Almost immediately, NASCAR started reversing its own policies. The suspensions announced for Junior, Brewer and Ellis were four races. Then in another surprising decision, NASCAR announced that since Ellis wasn't actually part of the Junior Johnson team, just a hired gun, he wouldn't be suspended. That still left the fact that the Budweiser car wouldn't be running in the high profile World 600 at Charlotte, and the Budweiser 500 at Dover. But the Bud car made it after all.
With a wink and a nod from NASCAR, Junior transferred ownership of the Bud team to his wife Flossie, and the car would run with the number "97" rather than "11" since the 11 team was officially suspended.
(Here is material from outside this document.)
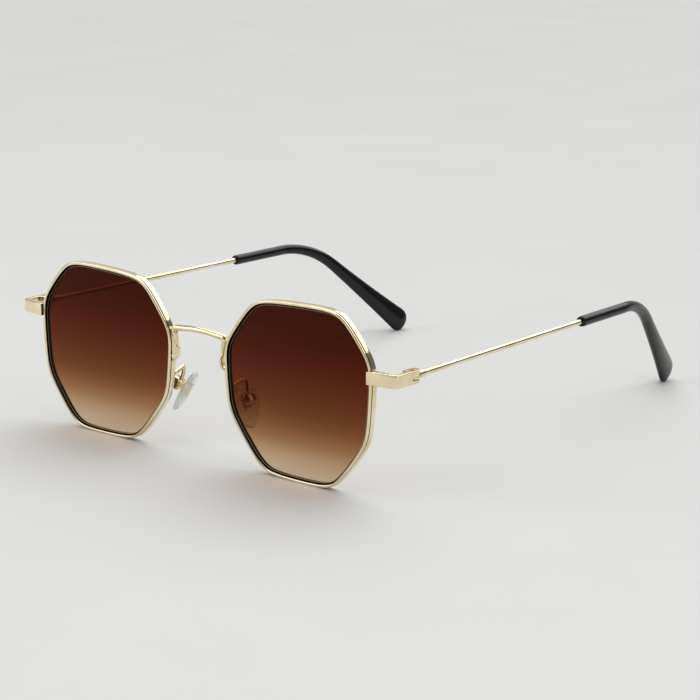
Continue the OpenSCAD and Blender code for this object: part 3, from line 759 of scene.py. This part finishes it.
def buildBridge(shape):
    foot, rise, behind, leg = shape["foot"], shape["rise"], shape["behind"], shape["leg"]
    stripTop = foot + shape["stripTo"]
    right = [spot(noseWall(base + level) - gap, behind, lensZ + base + height)
             for base, points in ((foot, shape["legPoints"]), (rise, shape["turnPoints"]))
             for level, gap, height in points]
    left = [Vector((-p.x, p.y, p.z)) for p in reversed(right)]
    line = smoothLine([*right, spot(0, behind, lensZ + rise + shape["arch"]), *left], shape["steps"])

    def flatness(z):
        return (ease((z - foot - shape["stripFrom"]) / shape["blend"])
                - ease((z - stripTop) / shape["blend"]))

    def share(z, strip):
        # a strip between round ends, then a wire that thickens up to the rod
        thicker = ease((z - stripTop - shape["clear"]) / (rise - stripTop - 2 * shape["clear"]))
        return (leg + (strip - leg) * flatness(z) + (shape["rod"] - leg) * thicker) / shape["rod"]

    stations = []
    for p in line:
        z = p.z / mm - lensZ
        power = 1 + (shape["stripPower"] - 1) * flatness(z)
        stations.append([p, share(z, shape["stripWide"]), share(z, shape["stripThick"]), power])
    mesh = wire("bridge_shape", stations, Vector((0, 1, 0)), shape["rod"], shape["rod"],
                shape["sides"], rimGold)
    merged = bmesh.new()
    merged.from_mesh(mesh)
    for way in (1, -1):
        # the stub that joins the rod to the rim
        inner, end = noseWall(rise) - shape["stubIn"], shape["stubLength"]
        reaches = [min(i * shape["stubStep"], end) for i in range(ceil(end / shape["stubStep"]) + 1)]
        stub = [[spot(way * (inner + reach), behind, lensZ + rise - shape["stubDrop"]), 1, 1]
                for reach in reaches]
        extra = wire("bridge_stub", stub, Vector((0, 1, 0)), leg, leg, shape["stubSides"], rimGold)
        merged.from_mesh(extra)
        bpy.data.meshes.remove(extra)
        height = stripTop + shape["beadRise"]
        addBead(merged, spot(way * (noseWall(height) - shape["beadIn"]), behind + shape["beadBack"],
                             lensZ + height), shape)
    merged.to_mesh(mesh)
    merged.free()
    return mesh


dress(linkUp("shown_bridge", buildBridge(bridgeShape)), "front", "bridge", rimGold)
print("bridge built")


# Fittings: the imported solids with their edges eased

fittingEase = {
    # width of the round edge in mm
    "widths": {"end_piece": 0.16, "closing_blocks": 0.12, "arm_shoulder": 0.1, "pad_box": 0.14,
               "pad_core": 0.08},
    # degrees: edges that turn by less than flatUnder go, and those over sharpOver are rounded
    "mergeMm": 0.002, "flatUnder": 1, "segments": 3, "sharpOver": 38, "softUnder": 30,
}


def eased(node, width, style):
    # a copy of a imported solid, merged and then rounded
    mesh = frame["nodes"][node].data.copy()
    shape = bmesh.new()
    shape.from_mesh(mesh)
    bmesh.ops.remove_doubles(shape, verts=shape.verts, dist=style["mergeMm"] * mm)
    bmesh.ops.dissolve_limit(shape, angle_limit=radians(style["flatUnder"]),
                             verts=shape.verts, edges=shape.edges)
    shape.to_mesh(mesh)
    shape.free()
    return rounded(mesh, node + "_eased", width, style)


for node, width in fittingEase["widths"].items():
    bodies = {"arm_shoulder": armBody, "pad_core": padBody}.get(node, frontBody)
    for side in ("left", "right"):
        piece = linkUp(f"shown_{side}_{node}", eased(f"{side}_{node}", width, fittingEase))
        dress(piece, bodies[side], f"{side}_{node}", fittingGold)
print("fittings eased")


# Screws

screwSizes = ("Shank", "Length", "Head", "Head height", "Slot width", "Slot depth")
screwShape = {
    # mm, in the order of screwSizes
    "lock_screw": (1.2, 2.5, 1.7, 0.5, 0.3, 0.25),
    "hinge_screw": (1.2, 3.05, 2.0, 0.45, 0.3, 0.25),
    "pad_screw": (0.7, 2.8, 1.4, 0.4, 0.2, 0.2),
    "lockOut": 2.1, "lockBack": 0.3,  # mm from the rim's outside, and behind the rim's middle
    "roundEdge": 0.06, "segments": 2, "sharpOver": 30, "softUnder": 30,
}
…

Of course, Budweiser wasn't so concerned with what number was on the door as those big Budweiser logos on the hood and quarter panels. Besides the "97" cars were the same stout entries from Junior's stable, with different decals on the doors, and a different signature on the "owner" line.
Ellis drove the 97 car at Charlotte and Dover. Bodine was healed up enough to return to the driver's seat of the "new" team at Sonoma and Pocono, where he finished 8th and 5th respectively. The properly chastened 11 team sprung from the ashes at Michigan, having endured their lengthy suspension.
While there is no hard evidence to support it, and stories about Junior Johnson are sometimes made just a bit more colorful as becomes a legend, many people say though he was officially banned from the track, Junior called the shots at those four races anyway. The stories vary as to how he managed that. Some say he watched the races at home on TV, phone in hand, calling the shots. Others put him in nearby taverns watching on a big screen TV, communicating via CB to the track. Others claim they saw Junior sneaking into the Bud suites as the races. The most colorful stories place Junior, lightly disguised with sunglasses and a ball cap worn low, right out there in the stands, wearing a two way radio just like the spotter's. However he managed it, you can bet Junior wasn't out plowing the back 40 those weekends, waiting for Flossie to get home and tell him how "her" team ran that day.